Not long into their “trip,” I got the sense Coppola was going to try to re-write Steve Coogan’s “The Trip” and its iterations the only difference being Coogan wasn’t getting hit on by Rob Brydon since there were other women for that. As the film wore on and as I began to predict the dialogue (which was the same time my teeth began to itch) the penultimate clinching scene for me is when the Peugeot finally breaks down on a seemingly never used road next to a river. They both have cell phones so they could easily call for help, but, no, that’s not in the script. For some reason, Arnaud had packed a picnic basket of food he apparently stole from the hotel (since he has no cash) with cheese and wine and whatever French food cliché one might expect and settles down on the riverbank to have a Manet-like "Dejeuner sur l'Herbe.” Unfortunately, for him, without a naked Diane Lane. Why would he have had a picnic basket already prepared? Was he waiting for his car to break down? If the car didn’t break down, wouldn’t the cheese go bad packed away in the trunk? Inquiring minds want to know.
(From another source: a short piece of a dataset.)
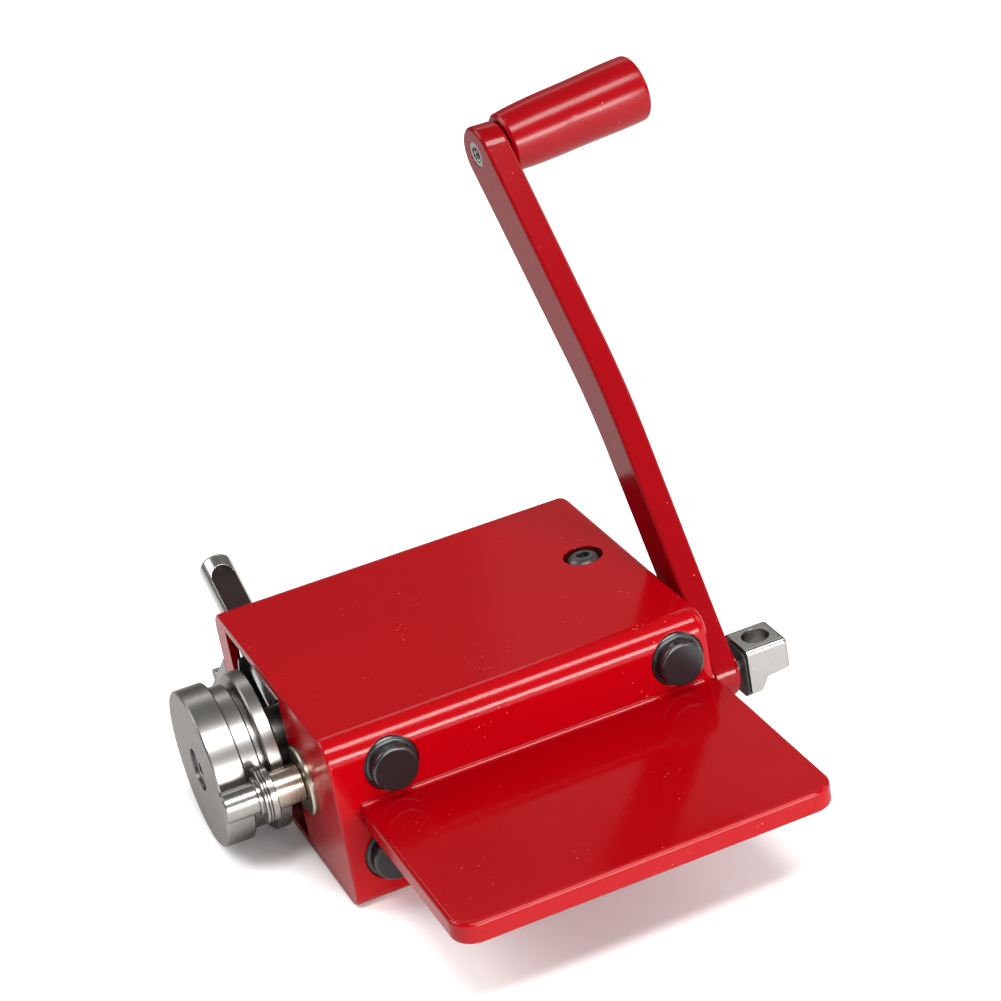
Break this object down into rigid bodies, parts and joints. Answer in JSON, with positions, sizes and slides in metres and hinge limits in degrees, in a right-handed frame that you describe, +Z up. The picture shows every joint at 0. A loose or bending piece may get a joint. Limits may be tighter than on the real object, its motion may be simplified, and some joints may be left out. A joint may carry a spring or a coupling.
{
  "type": "bead roller",
  "caption": "Hand cranked bead roller: steel housing, vise plate, stepped forming rollers, pressure lever and a long crank with a turning grip.",
  "frame": {"origin": "centre of the housing's base, on the surface that the machine stands on", "axes": "+X from the roller end to the crank end, +Y from the vise plate to the rear, +Z up"},
  "size_m": [0.2503, 0.262, 0.235],
  "materials": {
    "enamel_red": "gloss",
    "machined_steel": "satin",
    "bright_steel": "polished",
    "plain_steel": "matte",
    "bronze": "satin",
    "black_steel": "satin",
    "black_plastic": "gloss",
    "black_rubber": "matte"
  },
  "bodies": {
    "frame": {"housing": "enamel_red", "vise_plate": "enamel_red", "front_bearing_block": "enamel_red", "rear_guide_block": "enamel_red", "pressure_bearing_block": "machined_steel", "end_bearing_block": "machined_steel", "mandrel_bushing": "bronze", "mandrel_tail_bushing": "bronze", "crank_bushing": "bronze", "eccentric_bushing": "bronze", "block_screws": "black_steel", "plug_caps": "black_plastic", "top_screw": "black_steel", "base_screws": "black_steel", "lever_stop_bracket": "plain_steel", "lever_stop_pin": "machined_steel", "bracket_screw": "black_steel"},
    "mandrel": {"mandrel_shaft": "machined_steel", "small_roller": "machined_steel", "spacer_sleeve": "bronze", "driven_gear": "machined_steel", "gear_key": "machined_steel", "mandrel_clip": "black_steel"},
    "pressure_lever": {"eccentric_shaft": "machined_steel", "lever": "machined_steel", "slot_shield": "black_steel", "eccentric_collar": "machined_steel", "collar_screw": "black_steel", "roller_screw": "black_steel"},
    "big_roller": {"big_roller": "machined_steel", "roller_bush": "bronze"},
    "crank": {"crank_shaft": "machined_steel", "drive_pinion": "machined_steel", "pinion_pin": "machined_steel", "crank_clip": "black_steel", "crank_arm": "enamel_red", "crank_set_screw": "black_steel", "drive_block": "bright_steel", "drive_block_seal": "black_rubber", "grip_spindle": "bright_steel", "grip_nut": "bright_steel"},
    "grip": {"grip": "enamel_red"}
  },
  "joints": [
    {"name": "crank_spin", "type": "hinge", "parent": "frame", "child": "crank", "pos_m": [0.0762, -0.05132, 0.035], "axis": [1, 0, 0], "continuous": true},
    {"name": "mandrel_spin", "type": "hinge", "parent": "frame", "child": "mandrel", "pos_m": [-0.0762, -0.027, 0.038], "axis": [1, 0, 0], "continuous": true},
    {"name": "grip_spin", "type": "hinge", "parent": "crank", "child": "grip", "pos_m": [0.10808, 0.07736, 0.21877], "axis": [0.9942, 0.0619, 0.0885], "continuous": true},
    {"name": "lever_swing", "type": "hinge", "parent": "frame", "child": "pressure_lever", "pos_m": [-0.0762, 0.0125, 0.03635], "axis": [1, 0, 0], "range_deg": [-24, 0]},
    {"name": "roller_spin", "type": "hinge", "parent": "pressure_lever", "child": "big_roller", "pos_m": [-0.0962, 0.013, 0.034], "axis": [1, 0, 0], "continuous": true}
  ],
  "couplings": [
    {"joint": "mandrel_spin", "follows": "crank_spin", "ratio": -0.53125}
  ]
}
The faux Manet lunch, over the problem of the poor Peugeot had to be dealt with. Curiously, our bon vivant Arnaud has no clue about what the problem is though he knows enough about the car to bring water for a constantly overheating radiator. So, Lane (apparently well-versed in auto mechanics) looks under the hood and, voilà, discovers the fan belt is broken. Now what? Well, Lane had seen a YouTube video in which a woman used her pantyhose temporarily to replace a fan belt and decides to do the same thing. That statement alone would answer so many questions about her marriage, but just how many hits might a YouTube video of a woman using her pantyhose to replace a fan belt get and what would be Lane’s reason for watching that? They cut the panty hose to the same length as the fan belt (he has a knife on his key chain) and, of course, it works (though one must ask what’s the melting point of nylon being used as a fan belt?), they drive to a gas station and hear the bad news. But the bad news, like all the French dialogue, comes without subtitles so if one knows some French a lot of what’s said (even as French cliché) is understood. If one doesn’t know French, then one is shit out of luck, but apparently Coppola didn’t think that was necessary for an American audience.
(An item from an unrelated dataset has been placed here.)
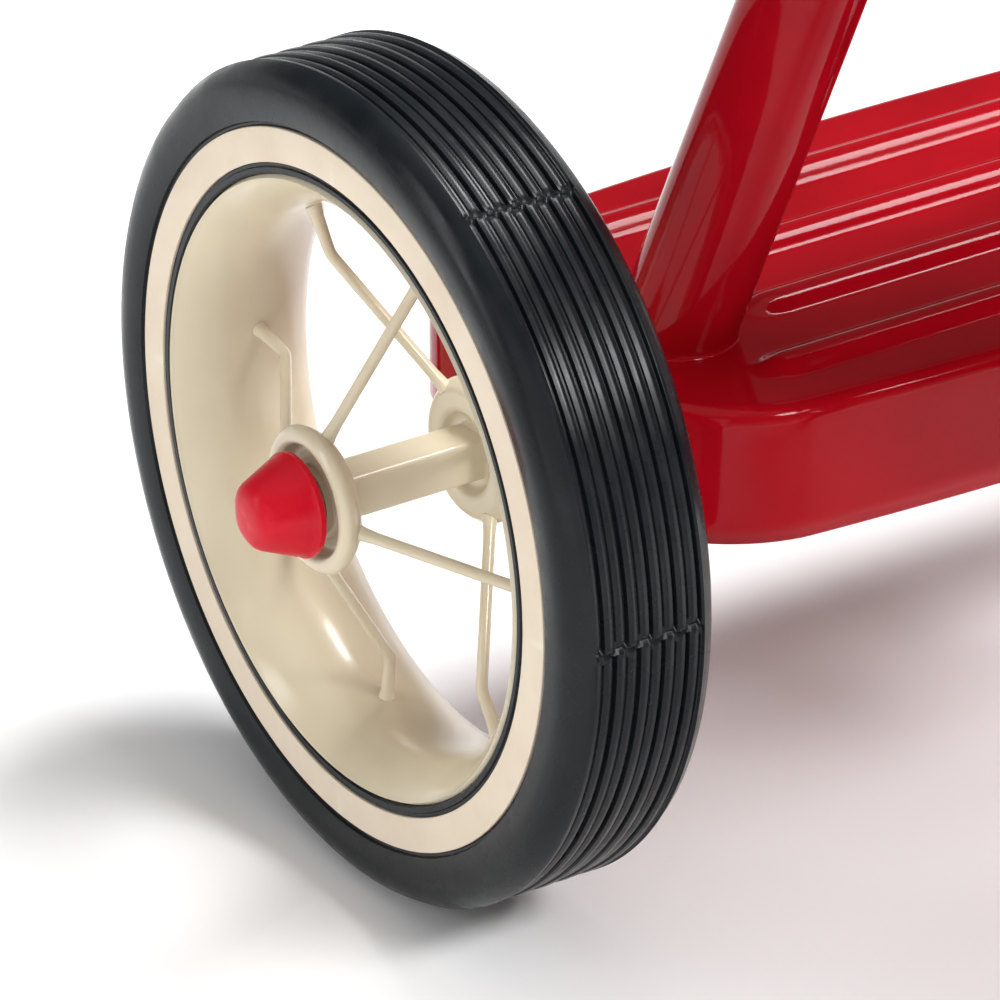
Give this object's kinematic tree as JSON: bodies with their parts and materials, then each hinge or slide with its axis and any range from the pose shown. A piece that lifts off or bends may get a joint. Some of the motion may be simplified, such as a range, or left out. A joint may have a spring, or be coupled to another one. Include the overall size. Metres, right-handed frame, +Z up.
{
  "type": "tricycle",
  "caption": "Classic steel children's tricycle with a ribbed step between the rear wheels, an upper deck, whitewall tyres, wire-spoked cream wheels, red frame and chrome handlebar.",
  "frame": {"origin": "on the ground, at the middle of the tricycle's width and length", "axes": "-Y points forwards, +Z up, +X to the rider's left"},
  "size_m": [0.452, 0.728, 0.5956],
  "materials": {
    "tyre_rubber": "satin black rubber",
    "whitewall": "matt cream rubber",
    "cream_enamel": "gloss enamel",
    "red_enamel": "gloss enamel",
    "cap_plastic": "gloss",
    "chrome_plate": "polished",
    "zinc_steel": "bright zinc",
    "grip_rubber": "satin red vinyl",
    "pedal_rubber": "matt black rubber",
    "bush_plastic": "matt nylon"
  },
  "bodies": {
    "frame": {"lower_deck": "red_enamel", "upper_deck": "red_enamel", "left_leg": "red_enamel", "right_leg": "red_enamel", "backbone": "red_enamel", "head_tube": "red_enamel", "axle_tube": "red_enamel", "rear_axle": "zinc_steel", "upper_deck_support": "red_enamel", "deck_bolts": "zinc_steel", "seat": "red_enamel", "seat_bracket": "zinc_steel", "seat_bolts": "zinc_steel", "headset_bushings": "bush_plastic", "left_axle_cap": "cap_plastic", "right_axle_cap": "cap_plastic", "axle_washers": "zinc_steel", "wheel_spacers": "zinc_steel", "axle_push_nuts": "zinc_steel"},
    "steering": {"fork_crown": "red_enamel", "fork_leg_left": "red_enamel", "fork_leg_right": "red_enamel", "steerer_tube": "zinc_steel", "front_fender": "chrome_plate", "fender_screw": "zinc_steel", "stem": "chrome_plate", "stem_bolt": "zinc_steel", "handlebar": "chrome_plate", "left_grip": "grip_rubber", "right_grip": "grip_rubber", "bell_clamp": "zinc_steel", "bell_dome": "chrome_plate", "bell_screw": "zinc_steel", "fork_bushings": "bush_plastic"},
    "front_wheel": {"front_tyre": "tyre_rubber", "front_whitewalls": "whitewall", "front_rim": "cream_enamel", "front_spokes": "cream_enamel", "front_hub_flanges": "cream_enamel", "front_hub_barrel": "cream_enamel", "crank": "zinc_steel", "pedal_nuts": "zinc_steel"},
    "left_pedal": {"left_pedal": "pedal_rubber"},
    "right_pedal": {"right_pedal": "pedal_rubber"},
    "bell_lever": {"bell_lever": "zinc_steel"},
    "rear_left_wheel": {"rear_left_tyre": "tyre_rubber", "rear_left_whitewall": "whitewall", "rear_left_rim": "cream_enamel", "rear_left_spokes": "cream_enamel", "rear_left_hub_flanges": "cream_enamel", "rear_left_hub_barrel": "cream_enamel", "rear_left_bushings": "bush_plastic"},
    "rear_right_wheel": {"rear_right_tyre": "tyre_rubber", "rear_right_whitewall": "whitewall", "rear_right_rim": "cream_enamel", "rear_right_spokes": "cream_enamel", "rear_right_hub_flanges": "cream_enamel", "rear_right_hub_barrel": "cream_enamel", "rear_right_bushings": "bush_plastic"}
  },
  "joints": [
    {"name": "steering_turn", "type": "hinge", "parent": "frame", "child": "steering", "pos_m": [0, -0.15594, 0.38287], "axis": [0, 0.2419, 0.9703], "range_deg": [-45, 45]},
    {"name": "front_wheel_spin", "type": "hinge", "parent": "steering", "child": "front_wheel", "pos_m": [0, -0.214, 0.15], "axis": [1, 0, 0], "continuous": true},
    {"name": "left_pedal_spin", "type": "hinge", "parent": "front_wheel", "child": "left_pedal", "pos_m": [0.12, -0.27462, 0.185], "axis": [1, 0, 0], "continuous": true},
    {"name": "right_pedal_spin", "type": "hinge", "parent": "front_wheel", "child": "right_pedal", "pos_m": [-0.12, -0.15338, 0.115], "axis": [1, 0, 0], "continuous": true},
    {"name": "rear_left_wheel_spin", "type": "hinge", "parent": "frame", "child": "rear_left_wheel", "pos_m": [0.18, 0.256, 0.108], "axis": [1, 0, 0], "continuous": true},
    {"name": "rear_right_wheel_spin", "type": "hinge", "parent": "frame", "child": "rear_right_wheel", "pos_m": [-0.18, 0.256, 0.108], "axis": [1, 0, 0], "continuous": true},
    {"name": "bell_lever_press", "type": "hinge", "parent": "steering", "child": "bell_lever", "pos_m": [0.044, -0.12091, 0.54137], "axis": [0, 0, 1], "range_deg": [0, 25], "stiffness_Nm_per_rad": 0.08}
  ]
}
They need to leave the car to get repaired, rent a van of some sorts and drive to Lyon. Of course, if they’re on their way to Paris (244 miles from Lyon) in a rented van and his car is somewhere between Cannes and Lyon (186 miles) the question becomes how to retrieve his car? But who needs facts in a fairytale romance like this. Before going to yet another hotel for which Arnaud won’t pay, they stop at the Institut Lumière for an undisclosed reason. Arnaud says he has some business to talk over with some woman who works there and leaves Lane in the capable hands of a tour guide who will show her all the neat things associated with the films of Lumière. That was it for me. I could have walked from Cannes to Paris in that amount of time and among the French clichés, the insipid dialogue and the painfully needless scenes (Eleanor Coppola is not Francis) I had had enough. Walked out.
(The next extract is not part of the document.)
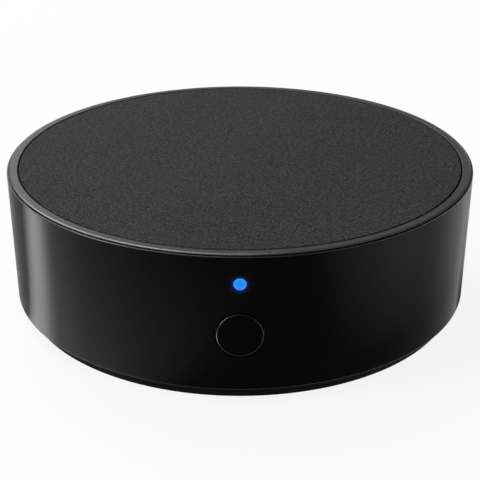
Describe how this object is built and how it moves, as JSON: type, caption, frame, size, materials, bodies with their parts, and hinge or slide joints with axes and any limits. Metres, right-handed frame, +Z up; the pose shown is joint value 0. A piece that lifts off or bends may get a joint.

Baldwin was only there for the cameos and Lane must have done it for the cash since she’s a better actor than that. The blurb to the film goes something like this: “What should be a seven-hour drive turns into a carefree two-day adventure replete with diversions involving picturesque sights, fine food and wine, humor, wisdom and romance, reawakening Anne's senses and giving her a new lust for life.” Really? She’s made out to be a functional illiterate who’s constantly being duped by a French poseur who doesn’t know how hold a wine glass properly. The fact Eleanor Coppola wrote and directed the piece recalled something I once heard Nobel Laureate Isaac Bashevis Singer say when someone asked him how he liked the Streisand adaptation of his short story “Yentl.” Always the gentleman, Singer replied, “Sometimes I think it’s better if one person doesn’t try to do everything in a film.” Amen.